An unprecedented political experience

The Paris Commune of 1871 will continue to be the object of reflection and inspiration not only for the significance of its achievements but also for what the generous social expectations and political ideals it aroused represent. The fearless political action of men and women in Paris, in the short period of 72 days, was unprecedented in world history; in the heat of the moment, Marx wrote that the Paris insurgents, because of the boldness and determination of their actions and objectives, launched an authentic “assault on heaven”. Or, as the Communards themselves said: there “they were for humanity”.

In March 1871, for the first time in social and political history, workers and popular sectors – to the scandal and hatred of the ruling classes and their ideologues – dared to lay the foundations of a more just, egalitarian and radically democratic society. The short experience of the Commune sought to materialize invaluable values, ideals and slogans of workers' struggles of all times: substantive (non-formal) political democracy, fraternity, solidarity, sexual equality, internationalism.

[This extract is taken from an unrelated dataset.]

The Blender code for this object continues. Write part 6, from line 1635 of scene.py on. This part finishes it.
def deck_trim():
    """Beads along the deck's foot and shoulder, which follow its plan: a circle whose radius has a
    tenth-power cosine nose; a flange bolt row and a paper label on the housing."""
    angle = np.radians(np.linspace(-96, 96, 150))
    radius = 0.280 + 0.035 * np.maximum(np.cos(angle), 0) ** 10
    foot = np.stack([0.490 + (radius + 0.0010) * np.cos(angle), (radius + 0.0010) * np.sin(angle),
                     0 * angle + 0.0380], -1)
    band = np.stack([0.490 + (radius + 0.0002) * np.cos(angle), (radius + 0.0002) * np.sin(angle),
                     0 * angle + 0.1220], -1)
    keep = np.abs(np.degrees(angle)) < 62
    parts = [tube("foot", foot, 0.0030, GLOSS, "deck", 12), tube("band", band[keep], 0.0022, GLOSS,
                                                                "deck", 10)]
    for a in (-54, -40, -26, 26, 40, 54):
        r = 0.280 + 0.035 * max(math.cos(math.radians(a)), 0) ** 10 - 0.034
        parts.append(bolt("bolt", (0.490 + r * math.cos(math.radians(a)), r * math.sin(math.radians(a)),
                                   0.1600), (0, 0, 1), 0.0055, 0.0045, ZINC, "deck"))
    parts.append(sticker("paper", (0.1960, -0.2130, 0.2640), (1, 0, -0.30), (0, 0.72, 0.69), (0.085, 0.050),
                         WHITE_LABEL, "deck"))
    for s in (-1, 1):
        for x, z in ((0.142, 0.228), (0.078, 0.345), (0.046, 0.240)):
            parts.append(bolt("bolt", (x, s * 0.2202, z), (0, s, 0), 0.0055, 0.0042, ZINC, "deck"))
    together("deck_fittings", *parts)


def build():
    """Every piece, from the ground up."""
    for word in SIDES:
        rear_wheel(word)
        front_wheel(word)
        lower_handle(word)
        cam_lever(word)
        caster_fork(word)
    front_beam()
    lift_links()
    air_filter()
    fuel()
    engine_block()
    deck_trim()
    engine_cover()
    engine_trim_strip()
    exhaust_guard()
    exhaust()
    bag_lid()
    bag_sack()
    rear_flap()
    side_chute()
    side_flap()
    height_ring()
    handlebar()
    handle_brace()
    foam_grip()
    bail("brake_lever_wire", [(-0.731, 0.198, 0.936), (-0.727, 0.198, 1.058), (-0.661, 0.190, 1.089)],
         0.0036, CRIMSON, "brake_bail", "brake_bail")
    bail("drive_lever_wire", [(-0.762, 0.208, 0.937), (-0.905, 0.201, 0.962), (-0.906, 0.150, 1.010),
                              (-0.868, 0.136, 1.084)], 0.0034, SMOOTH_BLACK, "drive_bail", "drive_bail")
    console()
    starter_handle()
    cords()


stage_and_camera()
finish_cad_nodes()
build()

Although brief, the democratic experiment of the Paris Commune gives rise to numerous lessons. The Commune is still fully up to date and is a relevant political-ideological framework for the reflection and practice of all socialists.

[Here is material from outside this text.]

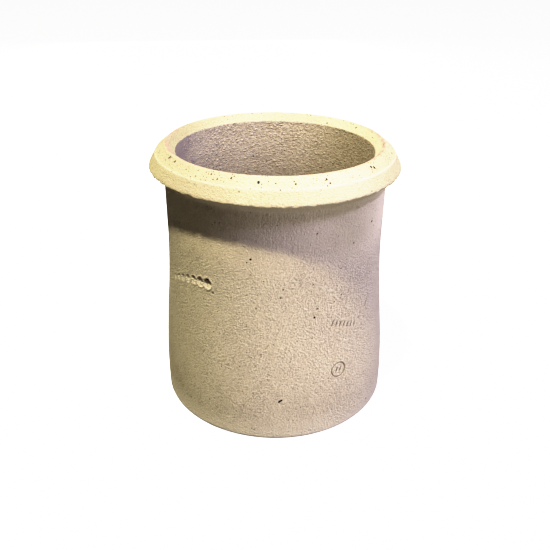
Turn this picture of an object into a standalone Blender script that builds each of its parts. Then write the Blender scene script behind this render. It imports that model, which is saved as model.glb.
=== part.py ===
"""A roll-top chimney pot in buff fired clay.

One turned piece, open at both ends: a foot that spreads a little, a straight neck and a heavy rim that
hangs over it. The rim has a sloping chamfer on top, a narrow flat crest and a slope down into the flue.
Three marks were pressed into the wet clay: a row of scoops, a slanting row of short strokes and a ring.

Metres, +Z up. The origin is the centre of the foot's underside. The front of the pot faces -Y, and angles
round it are degrees from the front, positive towards +X.
"""

import math

import bmesh
import bpy
from mathutils import Matrix, Vector

# The body
POT_HEIGHT = 0.300
FOOT_RADIUS = 0.1322  # outside
NECK_RADIUS = 0.1206  # outside
WALL = 0.0148  # clay thickness from the foot to the neck
FOOT_STRAIGHT = 0.010  # height of the upright stretch at the foot
NECK_STRAIGHT = 0.061  # height of the upright stretch under the rim
FOOT_BEVEL = 0.0010  # worn edges of the foot, outside and inside

# The rim, from the mouth of the flue outwards and down
MOUTH_FLARE = 0.0009  # how much wider the mouth is than the flue in the neck
SLOPE_WIDTH = 0.0068  # slope from the crest down into the mouth
SLOPE_DROP = 0.0081
CREST_WIDTH = 0.0040  # flat land on top
CHAMFER_WIDTH = 0.0108  # sloping top of the rim
CHAMFER_DROP = 0.0086
BAND_WIDTH = 0.0078  # steep outer band under the chamfer
BAND_DROP = 0.0139
UNDERSIDE_DROP = 0.0115  # from the band's lower edge to where the rim meets the neck

# Roundings of the rim's corners
MOUTH_ROUND = 0.0016
CREST_ROUND = 0.0008
CREASE_ROUND = 0.0035
BAND_ROUND = 0.0020
NECK_ROUND = 0.0060

# The row of scoops, pressed deeper towards its right end
ROW_COUNT = 8
ROW_ANGLES = (-66.9, -34.4)  # first and last scoop
ROW_HEIGHTS = (0.1584, 0.1782)
ROW_BOW = 0.0040  # how far the middle of the row rises above a straight line
ROW_WIDTHS = (0.0044, 0.0100)
ROW_TALL = (0.0062, 0.0116)
ROW_DEPTHS = (0.0009, 0.0031)
ROW_DEEPENING = 4.0  # the higher, the nearer to the right end the row deepens

# The slanting row of short strokes
TALLY_COUNT = 7
TALLY_ANGLES = (29.6, 43.6)
TALLY_HEIGHTS = (0.1366, 0.1262)
TALLY_LENGTH = 0.0070
TALLY_WIDTH = 0.0018
TALLY_DEPTH = 0.0010
STROKE_LEAN = 24.0  # degrees, with the tops of the strokes to the right, also in the ring

# The pressed ring, with two short strokes in it
RING_ANGLE = 32.8
RING_HEIGHT = 0.0784
RING_RADIUS = 0.0087
RING_GROOVE = 0.0008  # half the groove's width, and its depth
RING_STROKE_LENGTH = 0.0074
RING_STROKE_GAP = 0.0046

MARK_SPAN = 0.0020  # length over which the body's slope under a mark is taken

# How finely the round shapes are cut
POT_SEGMENTS = 96
BODY_RUNGS = 7
CORNER_STEPS = 2
SCOOP_SEGMENTS = 10
STROKE_SEGMENTS = 8
RING_SEGMENTS = 28
GROOVE_SEGMENTS = 6

CLAY_COLOUR = (0.62, 0.51, 0.35, 1.0)
CLAY_ROUGHNESS = 0.93

CREASE_HEIGHT = POT_HEIGHT - CHAMFER_DROP
BAND_FOOT_HEIGHT = CREASE_HEIGHT - BAND_DROP
UNDERSIDE_HEIGHT = BAND_FOOT_HEIGHT - UNDERSIDE_DROP
FLARE_TOP = UNDERSIDE_HEIGHT - NECK_STRAIGHT

MOUTH_RADIUS = NECK_RADIUS - WALL + MOUTH_FLARE
CREST_INNER_RADIUS = MOUTH_RADIUS + SLOPE_WIDTH
CREST_OUTER_RADIUS = CREST_INNER_RADIUS + CREST_WIDTH
CREASE_RADIUS = CREST_OUTER_RADIUS + CHAMFER_WIDTH
RIM_RADIUS = CREASE_RADIUS + BAND_WIDTH


def clear_scene():
    for item in list(bpy.data.objects):
        bpy.data.objects.remove(item, do_unlink=True)


def body_radius(height):
    """Outside radius of the body: upright at the foot and the neck, with one long easy curve between."""
    along = (height - FOOT_STRAIGHT) / (FLARE_TOP - FOOT_STRAIGHT)
    along = min(max(along, 0.0), 1.0)
    return NECK_RADIUS + (FOOT_RADIUS - NECK_RADIUS) * (1 + math.cos(math.pi * along)) / 2


def rounded(before, corner, after, radius):
    """Points of a smooth curve that rounds the corner between two straight runs, at most half of each."""
    corner = Vector(corner)
    arriving = Vector(before) - corner
    leaving = Vector(after) - corner
    reach = radius / math.tan(arriving.angle(leaving) / 2)
    reach = min(reach, arriving.length * 0.48, leaving.length * 0.48)
    start = corner + arriving.normalized() * reach
    end = corner + leaving.normalized() * reach
    points = []
    for step in range(CORNER_STEPS + 1):
        along = step / CORNER_STEPS
        points.append(start * (1 - along) ** 2 + corner * 2 * along * (1 - along) + end * along**2)
    return points


def body_rungs():
    """Heights at which the body's curve is cut, from the foot's bevel to the top of the flare."""
    return [FOOT_BEVEL + (FLARE_TOP - FOOT_BEVEL) * rung / BODY_RUNGS for rung in range(BODY_RUNGS + 1)]


def rim_outline():
    """The rim in section, from the neck outside, over the crest, to the mouth of the flue."""
    corners = [
        ((NECK_RADIUS, FLARE_TOP), 0),
        ((NECK_RADIUS, UNDERSIDE_HEIGHT), NECK_ROUND),
        ((RIM_RADIUS, BAND_FOOT_HEIGHT), BAND_ROUND),
        ((CREASE_RADIUS, CREASE_HEIGHT), CREASE_ROUND),
        ((CREST_OUTER_RADIUS, POT_HEIGHT), CREST_ROUND),
        ((CREST_INNER_RADIUS, POT_HEIGHT), CREST_ROUND),
        ((MOUTH_RADIUS, POT_HEIGHT - SLOPE_DROP), MOUTH_ROUND),
        ((NECK_RADIUS - WALL, FLARE_TOP), 0),
    ]
    points = []
    for (before, _), (corner, radius), (after, _) in zip(corners, corners[1:], corners[2:]):
        points += rounded(before, corner, after, radius)
    return [(point.x, point.y) for point in points]


def pot_outline():
    """The whole section of the wall as (radius, height), up the outside and down the inside."""
    outside = [(body_radius(height), height) for height in body_rungs()]
    inside = [(body_radius(height) - WALL, height) for height in reversed(body_rungs())]
    foot = [
        (FOOT_RADIUS - WALL + FOOT_BEVEL, 0.0),
        (FOOT_RADIUS - FOOT_BEVEL, 0.0),
    ]
    return foot + outside + rim_outline() + inside


def mesh_object(name, mesh_maker):
    mesh = bpy.data.meshes.new(name)
    form = bmesh.new()
    mesh_maker(form)
    bmesh.ops.recalc_face_normals(form, faces=form.faces)
    form.to_mesh(mesh)
    form.free()
    item = bpy.data.objects.new(name, mesh)
    bpy.context.scene.collection.objects.link(item)
    return item


def turn_outline(form, outline, segments):
    """Turns a closed outline of (radius, height) points once round the upright axis into a closed skin."""
    points = [form.verts.new((radius, 0, height)) for radius, height in outline]
    edges = [form.edges.new((points[i - 1], points[i])) for i in range(len(points))]
    bmesh.ops.spin(
        form,
        geom=points + edges,
        cent=(0, 0, 0),
        axis=(0, 0, 1),
        angle=math.tau,
        steps=segments,
        use_merge=True,
    )


def turned_pot(form):
    turn_outline(form, pot_outline(), POT_SEGMENTS)


def on_body(angle, height):
    """Frame of a mark on the body: x to the right along it, y up its slope, z straight out of the clay."""
    turn = math.radians(angle)
    right = Vector((math.cos(turn), math.sin(turn), 0))
    away = Vector((math.sin(turn), -math.cos(turn), 0))
    place = away * body_radius(height) + Vector((0, 0, height))
    above = height + MARK_SPAN
    along = away * body_radius(above) + Vector((0, 0, above)) - place
    up = along.normalized()
    frame = Matrix((right, up, right.cross(up))).transposed().to_4x4()
    frame.translation = place
    return frame


def between(ends, along):
    return ends[0] + (ends[1] - ends[0]) * along


def dent(form, frame, size, segments):
    """A closed egg shape of the given width, height and depth, centred on the clay's surface."""
    width, tall, depth = size
    scale = Matrix.Diagonal((width / 2, tall / 2, depth, 1))
    bmesh.ops.create_uvsphere(
        form,
        u_segments=segments,
        v_segments=segments // 2 + 1,
        radius=1,
        matrix=frame @ scale,
    )


def scoop_row(form):
    for scoop in range(ROW_COUNT):
        along = scoop / (ROW_COUNT - 1)
        height = between(ROW_HEIGHTS, along) + ROW_BOW * 4 * along * (1 - along)
        depth = between(ROW_DEPTHS, along**ROW_DEEPENING)
        size = (between(ROW_WIDTHS, along), between(ROW_TALL, along), depth)
        dent(form, on_body(between(ROW_ANGLES, along), height), size, SCOOP_SEGMENTS)


def tally_row(form):
    for stroke in range(TALLY_COUNT):
        along = stroke / (TALLY_COUNT - 1)
        frame = on_body(between(TALLY_ANGLES, along), between(TALLY_HEIGHTS, along))
        frame = frame @ Matrix.Rotation(math.radians(-STROKE_LEAN), 4, "Z")
        dent(form, frame, (TALLY_WIDTH, TALLY_LENGTH, TALLY_DEPTH), STROKE_SEGMENTS)


def ring_mark(form):
    groove = []
    for corner in range(GROOVE_SEGMENTS):
        turn = math.tau * corner / GROOVE_SEGMENTS
        groove.append((RING_RADIUS + RING_GROOVE * math.cos(turn), RING_GROOVE * math.sin(turn)))
    turn_outline(form, groove, RING_SEGMENTS)
    frame = on_body(RING_ANGLE, RING_HEIGHT)
    bmesh.ops.transform(form, matrix=frame, verts=form.verts)
    for side in (-1, 1):
        place = frame @ Matrix.Translation((side * RING_STROKE_GAP / 2, 0, 0))
        place = place @ Matrix.Rotation(math.radians(-STROKE_LEAN), 4, "Z")
        size = (TALLY_WIDTH, RING_STROKE_LENGTH, TALLY_DEPTH)
        dent(form, place, size, STROKE_SEGMENTS)


def press(pot, name, mesh_maker):
    """Presses a mark into the clay: a hidden cutter, whose dents may overlap, and the cut that it makes."""
    cutter = mesh_object(name, mesh_maker)
    cutter.hide_render = True
    cutter.display_type = "WIRE"
    cut = pot.modifiers.new(name, "BOOLEAN")
    cut.operation = "DIFFERENCE"
    cut.solver = "EXACT"
    cut.use_self = True
    cut.object = cutter


def buff_clay():
    clay = bpy.data.materials.new("buff_clay")
    clay.use_nodes = True
    surface = clay.node_tree.nodes["Principled BSDF"]
    surface.inputs["Base Color"].default_value = CLAY_COLOUR
    surface.inputs["Roughness"].default_value = CLAY_ROUGHNESS
    surface.inputs["Metallic"].default_value = 0.0
    clay.diffuse_color = CLAY_COLOUR
    return clay


def build_pot():
    pot = mesh_object("pot", turned_pot)
    pot.data.materials.append(buff_clay())
    press(pot, "scoop_row_cutter", scoop_row)
    press(pot, "tally_row_cutter", tally_row)
    press(pot, "ring_cutter", ring_mark)
    pot.data.shade_smooth()
    pot.data.set_sharp_from_angle(angle=math.radians(28))


clear_scene()
build_pot()
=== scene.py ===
import bmesh
import bpy
import math
import random
from mathutils import Euler, Matrix, Vector, noise


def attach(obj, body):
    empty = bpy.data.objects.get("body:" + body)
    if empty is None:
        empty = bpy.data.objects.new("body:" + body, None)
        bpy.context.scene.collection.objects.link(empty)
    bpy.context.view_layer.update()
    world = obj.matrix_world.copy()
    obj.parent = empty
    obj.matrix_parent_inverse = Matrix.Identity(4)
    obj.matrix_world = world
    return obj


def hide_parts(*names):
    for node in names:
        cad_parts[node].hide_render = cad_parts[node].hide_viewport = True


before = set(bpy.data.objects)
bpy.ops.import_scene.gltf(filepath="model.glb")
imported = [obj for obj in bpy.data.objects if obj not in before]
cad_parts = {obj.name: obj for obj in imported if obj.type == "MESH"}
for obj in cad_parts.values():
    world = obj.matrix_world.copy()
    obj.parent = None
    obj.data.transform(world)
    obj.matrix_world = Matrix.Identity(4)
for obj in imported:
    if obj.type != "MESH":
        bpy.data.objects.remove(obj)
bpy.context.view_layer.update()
print("frame loaded")

# Lengths are in metres. Angles round the pot are degrees from the front (-Y), positive towards +X.
potForm = {
    "height": 0.300,
    "footRadius": 0.1322,
    "neckRadius": 0.1206,
    "wall": 0.0148,
    "footStraight": 0.010,
    "neckStraight": 0.061,
    "footBevel": 0.0010,
    "mouthFlare": 0.0009,
    "slopeWidth": 0.0068,
    "slopeDrop": 0.0081,
    "crestWidth": 0.0040,
    "chamferWidth": 0.0108,
    "chamferDrop": 0.0086,
    "bandWidth": 0.0078,
    "bandDrop": 0.0139,
    "undersideDrop": 0.0115,
    "mouthRound": 0.0014,
    "crestRound": 0.0008,
    "creaseRound": 0.0035,
    "bandRound": 0.0020,
    "neckRound": 0.0060,
    "columns": 300,  # faces round the pot
    # distance between rows of points along each stretch of the outline
    "rows": {
        "foot": 0.0030,
        "body": 0.0024,
        "under": 0.0016,
        "band": 0.0012,
        "chamfer": 0.0012,
        "crest": 0.0009,
        "slope": 0.0012,
        "bore": 0.0007,
        "midBore": 0.0030,
        "deepBore": 0.0080,
    },
    "deepBoreBelow": 0.190,
}

# How the clay departs from the turned form: layers of uneven clay, each of its own grain size
clayRelief = {
    "wobble": {"size": 0.110, "squash": 0.8, "height": 0.00035, "seed": 3.1},
    "lumps": {"size": 0.020, "squash": 1.2, "height": 0.00012, "seed": 7.7},
    "drag": {"size": 0.0080, "squash": 1.3, "height": 0.00008, "seed": 1.3},
    "boreLumps": {"size": 0.016, "squash": 1.5, "height": 0.00022, "seed": 5.2},
    "boreGrit": {"size": 0.0066, "squash": 1.5, "height": 0.00020, "seed": 9.4},
    "boreEdge": (-0.0003, 0.0007),  # distances past the mouth between which the flue's clay takes over
    "boreRough": (0.0005, 0.009),  # and between which it grows rough
    "rimCalm": 0.35,  # how much of the lumps is left on the rim
    "rimShort": 0.00030,  # how far the rim stays within the turned form
    "wiped": (-93, 27),  # middle and spread, in degrees, of the part of the flue that was wiped smooth
    "wipedCalm": 0.85,
    "pitFrom": 0.42,  # how rare the drag pits are
    "pitDepth": 0.0009,
    "sag": ((0.265, 0.0005), (0.110, 0.0006), (0.050, 0.0014), (0.010, 0.0018)),  # lean towards +X, by height
    "sagEnds": (0.262, 0.276),  # heights between which the lean fades out
}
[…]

The first proclamation of the Commune is decisive for the definition and qualification of a truly democratic government: for the Communards, the members of the Municipal Assembly should be under permanent surveillance and control by the voters and the population in general. In this sense, those elected to the Commune could have their positions revocable and should be required to account for their actions.

The affirmation of popular sovereignty was therefore affiliated with the Constitution of 1793, which had proclaimed the “right to insurrection” as “the most sacred of rights and the most indispensable of duties” of citizens. In turn, the condemnation of the delegation of power and the autonomy of public bureaucracy followed in the same direction. Public officials should also be controlled for their administrative actions and responsibilities.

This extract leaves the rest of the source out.